Pilates and Yoga teachers make changes to the environment in the spirit of UDL all the time. Take, for example, a student on the mat who cannot lift his head off the floor to do a sit-up, due to a neck injury. His instructor might change the environment by placing a bolster underneath his shoulders to support his head and upper torso or ask him to keep his head down and work the lower half of the body.  These adaptations are not Brain Driven per se, but adapting environments and UDL theory is.   The more you can keep up with new developments in neuroscience and learn from these theories, the stronger your Pilates and Yoga work will become.

3) Brain driven fitness and teaching techniques

These use real time neuronal feedback to manipulate brain activity (Sylvan & Christoduolou, 2010).  Neuronal feedback, like biofeedback, allows people to train themselves by using monitoring instruments; through conscious work, they are then able to change or adapt physical systems at will.  Some research suggests that neuronal feedback can train people with attention deficit hyperactivity disorder and help with pain relief, depression and changing perceptions.  
While neuronal feedback is probably not coming to the Yoga or Pilates studio anytime soon, biofeedback has been used for more than 60 years in western societies.  In eastern philosophies, yoga and breathing techniques are also a form of biofeedback; with practice, yogis can voluntarily control their physiological processes.   As a Pilates or Yoga instructor you can do one of two things to incorporate biofeedback: either work with a trained biofeedback professional or from an eastern perspective, incorporate conscious breath regulation and body awareness.   Some companies, such as Wild Divine , offer self-delivered at-home biofeedback as an alternative to biofeedback by a trained professional. Body Brain Connect has not tried this at-home device is neutral about this product.

4) Brain Inspired fitness and teaching techniques are based on principles that are directly or indirectly related to neuroscience.
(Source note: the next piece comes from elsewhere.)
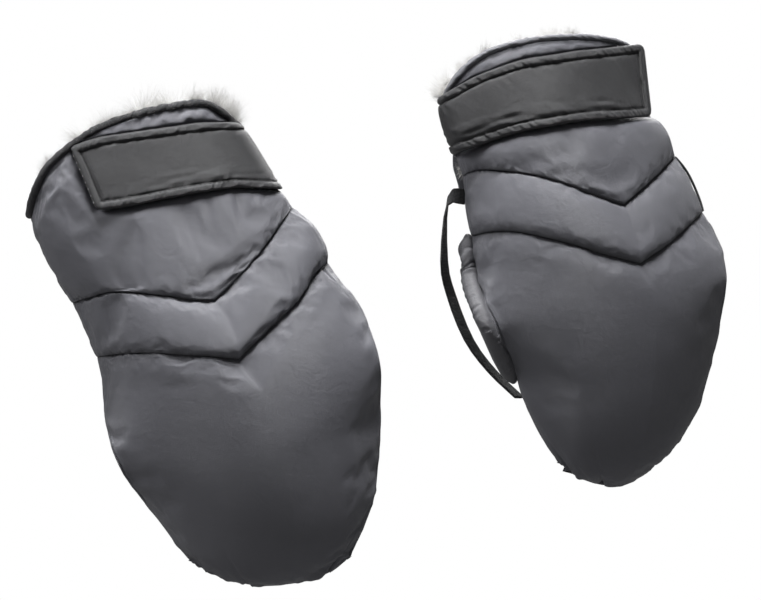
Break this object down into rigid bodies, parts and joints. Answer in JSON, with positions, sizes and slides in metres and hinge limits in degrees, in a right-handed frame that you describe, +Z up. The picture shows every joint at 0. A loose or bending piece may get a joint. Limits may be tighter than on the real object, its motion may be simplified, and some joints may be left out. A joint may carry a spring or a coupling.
{
  "type": "stroller hand muff",
  "caption": "Padded hand muffs that close round a push handle: quilted nylon shell, deep pile lining, wide cuff strap, elastic side hem and a back flap on hook and loop tape.",
  "frame": {"origin": "where the axis of the tube that carries the muffs passes midway between them", "axes": "+X along the pair, to the right as seen from the quilted fronts; +Y backwards, from the fronts to the flaps; +Z up"},
  "size_m": [0.4478, 0.1371, 0.3537],
  "materials": {
    "shell_nylon": "satin woven nylon",
    "wadding": "soft matte fibre",
    "pile_lining": "deep matte pile",
    "binding_tape": "matte woven tape",
    "elastic_hem": "gathered satin nylon",
    "strap_fabric": "satin woven nylon",
    "webbing": "matte ribbed webbing",
    "hook_and_loop_tape": "matte hook and loop"
  },
  "bodies": {
    "left_mitt": {"left_front_shell": "shell_nylon", "left_front_wadding": "wadding", "left_front_pile": "pile_lining", "left_cuff_back_shell": "shell_nylon", "left_cuff_back_wadding": "wadding", "left_cuff_back_pile": "pile_lining", "left_pouch_back_shell": "shell_nylon", "left_pouch_back_wadding": "wadding", "left_pouch_back_pile": "pile_lining", "left_cuff_binding": "binding_tape", "left_pouch_binding": "binding_tape", "left_side_elastic": "elastic_hem", "left_side_loop": "webbing", "left_cuff_loop_patch": "hook_and_loop_tape", "left_pouch_loop_tape": "hook_and_loop_tape"},
    "left_strap": {"left_cuff_strap": "strap_fabric", "left_strap_hook_patch": "hook_and_loop_tape"},
    "left_flap": {"left_back_flap_shell": "shell_nylon", "left_back_flap_pile": "pile_lining", "left_flap_hook_tape": "hook_and_loop_tape"},
    "left_hanger": {"left_hanger_webbing": "webbing"},
    "right_mitt": {"right_front_shell": "shell_nylon", "right_front_wadding": "wadding", "right_front_pile": "pile_lining", "right_cuff_back_shell": "shell_nylon", "right_cuff_back_wadding": "wadding", "right_cuff_back_pile": "pile_lining", "right_pouch_back_shell": "shell_nylon", "right_pouch_back_wadding": "wadding", "right_pouch_back_pile": "pile_lining", "right_cuff_binding": "binding_tape", "right_pouch_binding": "binding_tape", "right_side_elastic": "elastic_hem", "right_side_loop": "webbing", "right_cuff_loop_patch": "hook_and_loop_tape", "right_pouch_loop_tape": "hook_and_loop_tape"},
    "right_strap": {"right_cuff_strap": "strap_fabric", "right_strap_hook_patch": "hook_and_loop_tape"},
    "right_flap": {"right_back_flap_shell": "shell_nylon", "right_back_flap_pile": "pile_lining", "right_flap_hook_tape": "hook_and_loop_tape"},
    "right_hanger": {"right_hanger_webbing": "webbing"}
  },
  "joints": [
    {"name": "right_mitt_along_tube", "type": "slide", "parent": "left_mitt", "child": "right_mitt", "axis": [0.8939, 0.4219, 0.1512], "range_m": [-0.01, 0.06]},
    {"name": "left_strap_peel", "type": "hinge", "parent": "left_mitt", "child": "left_strap", "pos_m": [-0.1479, 0.04535, 0.12747], "axis": [-0.5441, 0.0633, 0.8366], "range_deg": [0, 80]},
    {"name": "left_flap_lift", "type": "hinge", "parent": "left_mitt", "child": "left_flap", "pos_m": [-0.12879, 0.0349, -0.00154], "axis": [0.9222, 0.1036, 0.3726], "range_deg": [0, 90]},
    {"name": "left_hanger_swing", "type": "hinge", "parent": "left_mitt", "child": "left_hanger", "pos_m": [-0.07297, 0.03484, 0.02425], "axis": [0.9222, 0.1036, 0.3726], "range_deg": [0, 80]},
    {"name": "right_strap_peel", "type": "hinge", "parent": "right_mitt", "child": "right_strap", "pos_m": [0.03835, 0.03783, 0.15947], "axis": [0.1968, -0.0777, -0.9774], "range_deg": [0, 75]},
    {"name": "right_flap_lift", "type": "hinge", "parent": "right_mitt", "child": "right_flap", "pos_m": [0.11138, 0.06022, 0.06789], "axis": [0.8939, 0.4219, 0.1512], "range_deg": [0, 90]},
    {"name": "right_hanger_swing", "type": "hinge", "parent": "right_mitt", "child": "right_hanger", "pos_m": [0.02395, -0.00619, 0.10206], "axis": [0.8939, 0.4219, 0.1512], "range_deg": [0, 60]}
  ]
}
“For example, a claim that ‘learning is enhanced by challenge and inhibited by threat’ (Caine & Caine, 1994) inspires the design to optimally challenge but not threaten students” (Sylvan & Christoduolou, 2010, p. 3).  
So, with the new excitement about neuroscience, you may be inundated with claims that certain programs change your brain. But the claims may be more rooted in behavioral changes and psychology than in neuroscience.  An example of this is to claim that a “right brained” person is better at learning Yoga or Pilates because the “right brained” person is more creative or spatially oriented. It is true that each hemisphere of the brain has specializations, but to generalize these anatomical differences to movement learning differences pushes the research too far and is more likely to box people into categories than to give helpful insights. There is no brain research that claims there are right and left brained personality traits  (OECD, 2007).  As a Yoga or Pilates instructor, don’t claim Yoga or Pilates will balance your right and left brain unless the information links you to some relevant research.



In Sum…

Instructors of Pilates, Yoga, and other mind-body practices are being bombarded with brain-based fitness and teaching techniques. You can analyze these programs and filter out what works for you by using these four categories and asking yourself, are they truly based in neuroscience and brain research?  If the research can demonstrate biological and behavioral changes, like meditation, you are incorporating a Brain Supported practice that can likely create changes in your brain.  If brain fitness or teaching techniques are merely Brain Inspired, they might not be based in neuroscience but rather in psychology or in sciences that are not actually measuring the brain.  Before spending money on an expensive brain-based fitness or teaching technique that is meant to improve Yoga or Pilates performance, check it against these categories and decide for yourself.  The more you know the more empowered you become.